(Collected data)
----

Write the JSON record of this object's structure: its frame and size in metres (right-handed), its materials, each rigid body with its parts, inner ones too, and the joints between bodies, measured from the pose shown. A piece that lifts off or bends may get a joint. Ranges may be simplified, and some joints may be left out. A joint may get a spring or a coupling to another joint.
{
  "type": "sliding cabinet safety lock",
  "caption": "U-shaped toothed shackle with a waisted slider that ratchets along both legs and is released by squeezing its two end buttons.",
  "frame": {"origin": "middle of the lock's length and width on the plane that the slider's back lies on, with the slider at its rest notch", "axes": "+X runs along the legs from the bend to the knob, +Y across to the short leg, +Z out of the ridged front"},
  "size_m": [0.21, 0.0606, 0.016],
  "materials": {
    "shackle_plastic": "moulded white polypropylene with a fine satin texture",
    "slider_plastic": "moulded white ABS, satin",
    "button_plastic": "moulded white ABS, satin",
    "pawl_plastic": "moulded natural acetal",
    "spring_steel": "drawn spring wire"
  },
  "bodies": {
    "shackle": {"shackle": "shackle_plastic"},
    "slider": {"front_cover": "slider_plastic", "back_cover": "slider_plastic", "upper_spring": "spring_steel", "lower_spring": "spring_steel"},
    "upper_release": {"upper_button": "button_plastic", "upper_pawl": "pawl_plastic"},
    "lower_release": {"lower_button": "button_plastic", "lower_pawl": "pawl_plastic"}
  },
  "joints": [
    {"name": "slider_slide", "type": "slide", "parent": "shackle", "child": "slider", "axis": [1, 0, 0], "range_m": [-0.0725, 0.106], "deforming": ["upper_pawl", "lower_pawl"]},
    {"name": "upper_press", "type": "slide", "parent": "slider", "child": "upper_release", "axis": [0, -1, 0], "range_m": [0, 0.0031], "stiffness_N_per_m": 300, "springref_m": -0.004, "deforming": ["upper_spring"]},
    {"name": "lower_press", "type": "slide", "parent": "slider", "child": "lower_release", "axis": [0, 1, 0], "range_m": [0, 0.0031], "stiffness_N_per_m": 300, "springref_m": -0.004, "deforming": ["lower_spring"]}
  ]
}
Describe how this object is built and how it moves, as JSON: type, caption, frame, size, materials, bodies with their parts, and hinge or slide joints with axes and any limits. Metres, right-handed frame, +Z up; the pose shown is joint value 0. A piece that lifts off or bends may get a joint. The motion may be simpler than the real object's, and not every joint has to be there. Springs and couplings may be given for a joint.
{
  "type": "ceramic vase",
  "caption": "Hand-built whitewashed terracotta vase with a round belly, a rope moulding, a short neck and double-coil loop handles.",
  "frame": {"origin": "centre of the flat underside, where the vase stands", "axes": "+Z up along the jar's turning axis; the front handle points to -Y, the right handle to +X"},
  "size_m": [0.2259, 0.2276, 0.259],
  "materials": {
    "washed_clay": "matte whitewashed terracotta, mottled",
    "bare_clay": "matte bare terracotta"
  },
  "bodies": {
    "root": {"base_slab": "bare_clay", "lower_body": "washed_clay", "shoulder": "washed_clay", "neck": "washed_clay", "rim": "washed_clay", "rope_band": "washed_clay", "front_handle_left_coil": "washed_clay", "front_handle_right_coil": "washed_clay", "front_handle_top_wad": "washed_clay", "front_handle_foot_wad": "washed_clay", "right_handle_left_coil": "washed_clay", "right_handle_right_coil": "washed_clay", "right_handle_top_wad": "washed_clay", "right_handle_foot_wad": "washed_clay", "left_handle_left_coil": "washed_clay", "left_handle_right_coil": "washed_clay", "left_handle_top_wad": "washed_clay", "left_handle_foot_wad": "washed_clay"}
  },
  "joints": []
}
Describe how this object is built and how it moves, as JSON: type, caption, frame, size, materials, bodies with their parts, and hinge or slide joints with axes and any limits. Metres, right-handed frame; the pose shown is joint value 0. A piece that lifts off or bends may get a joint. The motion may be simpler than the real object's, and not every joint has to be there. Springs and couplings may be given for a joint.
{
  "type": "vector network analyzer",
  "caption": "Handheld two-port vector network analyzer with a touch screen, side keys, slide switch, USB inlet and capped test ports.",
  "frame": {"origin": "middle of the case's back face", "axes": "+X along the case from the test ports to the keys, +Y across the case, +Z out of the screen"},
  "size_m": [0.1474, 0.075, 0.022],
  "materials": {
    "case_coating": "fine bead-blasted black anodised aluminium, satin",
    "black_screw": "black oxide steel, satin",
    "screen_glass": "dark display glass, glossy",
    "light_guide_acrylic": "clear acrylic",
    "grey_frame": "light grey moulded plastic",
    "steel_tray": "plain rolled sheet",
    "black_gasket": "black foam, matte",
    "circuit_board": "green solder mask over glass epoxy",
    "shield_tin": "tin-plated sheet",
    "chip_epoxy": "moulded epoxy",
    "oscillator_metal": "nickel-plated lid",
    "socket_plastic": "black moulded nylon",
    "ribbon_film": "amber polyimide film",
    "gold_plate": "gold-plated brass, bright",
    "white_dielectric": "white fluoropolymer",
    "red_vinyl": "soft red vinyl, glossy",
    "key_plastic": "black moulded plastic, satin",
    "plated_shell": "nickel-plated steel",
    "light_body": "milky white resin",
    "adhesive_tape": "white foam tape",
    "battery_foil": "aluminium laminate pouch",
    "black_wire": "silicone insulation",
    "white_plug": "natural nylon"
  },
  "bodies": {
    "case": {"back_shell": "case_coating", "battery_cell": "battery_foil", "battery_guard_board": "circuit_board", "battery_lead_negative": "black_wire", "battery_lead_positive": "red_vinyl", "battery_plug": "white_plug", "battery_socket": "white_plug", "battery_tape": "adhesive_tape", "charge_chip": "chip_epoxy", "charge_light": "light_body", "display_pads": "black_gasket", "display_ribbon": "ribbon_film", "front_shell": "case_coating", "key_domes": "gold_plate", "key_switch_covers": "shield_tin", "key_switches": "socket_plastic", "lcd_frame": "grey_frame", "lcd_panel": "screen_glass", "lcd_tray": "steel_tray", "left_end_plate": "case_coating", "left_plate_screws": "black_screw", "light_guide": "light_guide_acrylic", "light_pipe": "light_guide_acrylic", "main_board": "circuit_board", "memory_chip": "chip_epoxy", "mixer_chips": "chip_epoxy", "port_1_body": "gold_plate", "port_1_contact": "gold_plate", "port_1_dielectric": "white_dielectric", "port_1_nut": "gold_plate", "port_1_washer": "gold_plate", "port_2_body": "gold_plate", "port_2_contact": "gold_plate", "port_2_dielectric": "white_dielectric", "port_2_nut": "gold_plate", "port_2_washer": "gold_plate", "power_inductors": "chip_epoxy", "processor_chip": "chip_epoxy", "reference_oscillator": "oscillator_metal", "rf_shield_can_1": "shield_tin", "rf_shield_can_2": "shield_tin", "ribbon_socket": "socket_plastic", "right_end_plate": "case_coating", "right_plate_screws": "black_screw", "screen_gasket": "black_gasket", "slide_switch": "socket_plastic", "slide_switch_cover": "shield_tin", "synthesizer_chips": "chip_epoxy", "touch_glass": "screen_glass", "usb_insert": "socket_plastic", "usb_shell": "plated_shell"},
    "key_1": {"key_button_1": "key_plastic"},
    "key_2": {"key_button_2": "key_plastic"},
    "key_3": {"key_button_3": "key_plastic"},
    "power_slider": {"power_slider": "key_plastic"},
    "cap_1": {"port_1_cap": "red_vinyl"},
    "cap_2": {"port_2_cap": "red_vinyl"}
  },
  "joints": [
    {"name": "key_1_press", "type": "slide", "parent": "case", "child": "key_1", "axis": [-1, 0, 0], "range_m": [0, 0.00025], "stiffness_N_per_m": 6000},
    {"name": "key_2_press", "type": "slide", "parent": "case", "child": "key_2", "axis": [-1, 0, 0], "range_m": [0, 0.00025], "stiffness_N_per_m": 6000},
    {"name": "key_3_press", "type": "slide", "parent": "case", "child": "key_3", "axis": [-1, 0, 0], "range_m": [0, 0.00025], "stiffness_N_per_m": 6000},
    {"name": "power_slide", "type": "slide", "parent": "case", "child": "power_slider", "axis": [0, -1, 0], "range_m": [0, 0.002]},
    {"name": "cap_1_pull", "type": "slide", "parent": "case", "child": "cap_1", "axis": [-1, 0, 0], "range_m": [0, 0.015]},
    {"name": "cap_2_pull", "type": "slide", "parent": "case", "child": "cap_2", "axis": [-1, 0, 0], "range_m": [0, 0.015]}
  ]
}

----

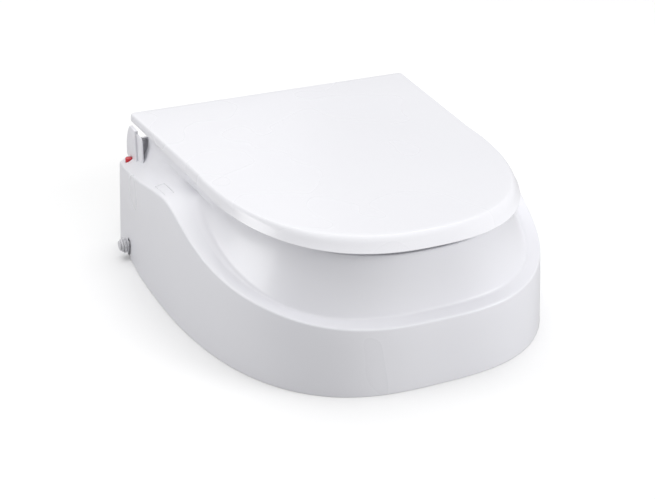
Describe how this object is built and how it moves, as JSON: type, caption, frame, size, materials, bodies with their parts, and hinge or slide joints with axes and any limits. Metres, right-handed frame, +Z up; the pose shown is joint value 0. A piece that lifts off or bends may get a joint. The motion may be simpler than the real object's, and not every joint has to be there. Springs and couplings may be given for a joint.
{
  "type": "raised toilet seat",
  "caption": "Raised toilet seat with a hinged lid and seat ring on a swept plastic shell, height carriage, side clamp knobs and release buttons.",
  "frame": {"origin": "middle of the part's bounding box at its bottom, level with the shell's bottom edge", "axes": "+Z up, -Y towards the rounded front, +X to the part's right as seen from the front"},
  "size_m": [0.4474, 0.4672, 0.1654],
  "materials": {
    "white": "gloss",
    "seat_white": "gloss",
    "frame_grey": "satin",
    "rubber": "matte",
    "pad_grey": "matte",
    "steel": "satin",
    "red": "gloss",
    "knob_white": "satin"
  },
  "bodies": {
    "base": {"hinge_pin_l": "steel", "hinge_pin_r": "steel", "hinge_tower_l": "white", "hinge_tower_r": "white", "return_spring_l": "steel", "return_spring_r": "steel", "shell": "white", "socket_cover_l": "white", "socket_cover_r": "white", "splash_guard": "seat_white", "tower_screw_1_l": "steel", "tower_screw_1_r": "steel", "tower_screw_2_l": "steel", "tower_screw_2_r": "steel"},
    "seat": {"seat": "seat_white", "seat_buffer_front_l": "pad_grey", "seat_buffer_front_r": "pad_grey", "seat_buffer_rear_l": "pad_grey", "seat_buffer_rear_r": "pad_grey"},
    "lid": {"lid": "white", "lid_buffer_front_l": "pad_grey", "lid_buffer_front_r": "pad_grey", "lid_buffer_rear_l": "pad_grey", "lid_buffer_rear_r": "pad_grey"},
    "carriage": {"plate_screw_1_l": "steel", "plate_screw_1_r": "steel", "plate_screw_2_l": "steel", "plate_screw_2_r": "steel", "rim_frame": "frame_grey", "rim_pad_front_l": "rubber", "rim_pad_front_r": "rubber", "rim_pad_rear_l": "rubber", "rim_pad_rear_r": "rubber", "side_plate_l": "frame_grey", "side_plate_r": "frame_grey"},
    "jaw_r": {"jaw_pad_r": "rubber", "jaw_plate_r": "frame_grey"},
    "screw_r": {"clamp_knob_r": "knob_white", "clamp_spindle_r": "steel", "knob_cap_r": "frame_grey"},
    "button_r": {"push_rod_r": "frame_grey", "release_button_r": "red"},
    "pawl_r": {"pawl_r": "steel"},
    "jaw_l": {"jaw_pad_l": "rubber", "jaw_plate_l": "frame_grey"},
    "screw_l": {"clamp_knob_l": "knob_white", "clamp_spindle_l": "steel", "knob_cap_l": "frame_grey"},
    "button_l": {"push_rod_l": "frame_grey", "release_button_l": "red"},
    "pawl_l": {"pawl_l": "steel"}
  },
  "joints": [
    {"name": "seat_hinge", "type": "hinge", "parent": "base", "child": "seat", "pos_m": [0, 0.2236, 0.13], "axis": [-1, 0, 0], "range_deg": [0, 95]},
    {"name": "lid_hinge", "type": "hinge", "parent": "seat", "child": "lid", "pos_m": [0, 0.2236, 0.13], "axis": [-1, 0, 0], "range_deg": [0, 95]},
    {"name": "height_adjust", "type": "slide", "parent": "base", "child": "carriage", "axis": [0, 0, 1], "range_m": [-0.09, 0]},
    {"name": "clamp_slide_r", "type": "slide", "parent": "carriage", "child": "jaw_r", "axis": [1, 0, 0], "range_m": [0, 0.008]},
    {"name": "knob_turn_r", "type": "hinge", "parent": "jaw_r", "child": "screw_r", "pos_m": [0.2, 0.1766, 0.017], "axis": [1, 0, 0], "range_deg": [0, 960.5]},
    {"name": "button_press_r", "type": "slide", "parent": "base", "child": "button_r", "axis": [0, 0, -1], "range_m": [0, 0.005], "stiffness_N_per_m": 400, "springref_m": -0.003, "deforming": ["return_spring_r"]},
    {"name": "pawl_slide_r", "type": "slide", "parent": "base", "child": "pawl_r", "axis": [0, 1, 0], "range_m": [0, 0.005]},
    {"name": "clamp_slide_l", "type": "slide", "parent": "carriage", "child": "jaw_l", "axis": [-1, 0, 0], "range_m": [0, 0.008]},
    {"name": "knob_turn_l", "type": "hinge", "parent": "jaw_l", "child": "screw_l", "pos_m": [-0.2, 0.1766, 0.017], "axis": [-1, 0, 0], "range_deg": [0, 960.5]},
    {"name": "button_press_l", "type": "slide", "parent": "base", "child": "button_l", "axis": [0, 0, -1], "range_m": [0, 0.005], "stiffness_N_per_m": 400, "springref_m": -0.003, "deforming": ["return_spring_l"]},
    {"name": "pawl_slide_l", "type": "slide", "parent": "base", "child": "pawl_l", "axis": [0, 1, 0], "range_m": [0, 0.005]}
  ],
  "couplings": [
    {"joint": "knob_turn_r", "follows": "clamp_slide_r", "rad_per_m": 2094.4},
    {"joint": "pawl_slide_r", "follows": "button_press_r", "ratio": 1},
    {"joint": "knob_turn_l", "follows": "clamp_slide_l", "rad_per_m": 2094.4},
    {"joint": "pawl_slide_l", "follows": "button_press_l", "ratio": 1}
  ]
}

----

Requirement |
Go through the material and copy out every line with "from" in it.

Solution to this task |
Write the JSON record of this object's structure: its frame and size in metres (right-handed), its materials, each rigid body with its parts, inner ones too, and the joints between bodies, measured from the pose shown. A piece that lifts off or bends may get a joint. Ranges may be simplified, and some joints may be left out. A joint may get a spring or a coupling to another joint.
  "frame": {"origin": "middle of the lock's length and width on the plane that the slider's back lies on, with the slider at its rest notch", "axes": "+X runs along the legs from the bend to the knob, +Y across to the short leg, +Z out of the ridged front"},
  "frame": {"origin": "middle of the case's back face", "axes": "+X along the case from the test ports to the keys, +Y across the case, +Z out of the screen"},
  "frame": {"origin": "middle of the part's bounding box at its bottom, level with the shell's bottom edge", "axes": "+Z up, -Y towards the rounded front, +X to the part's right as seen from the front"},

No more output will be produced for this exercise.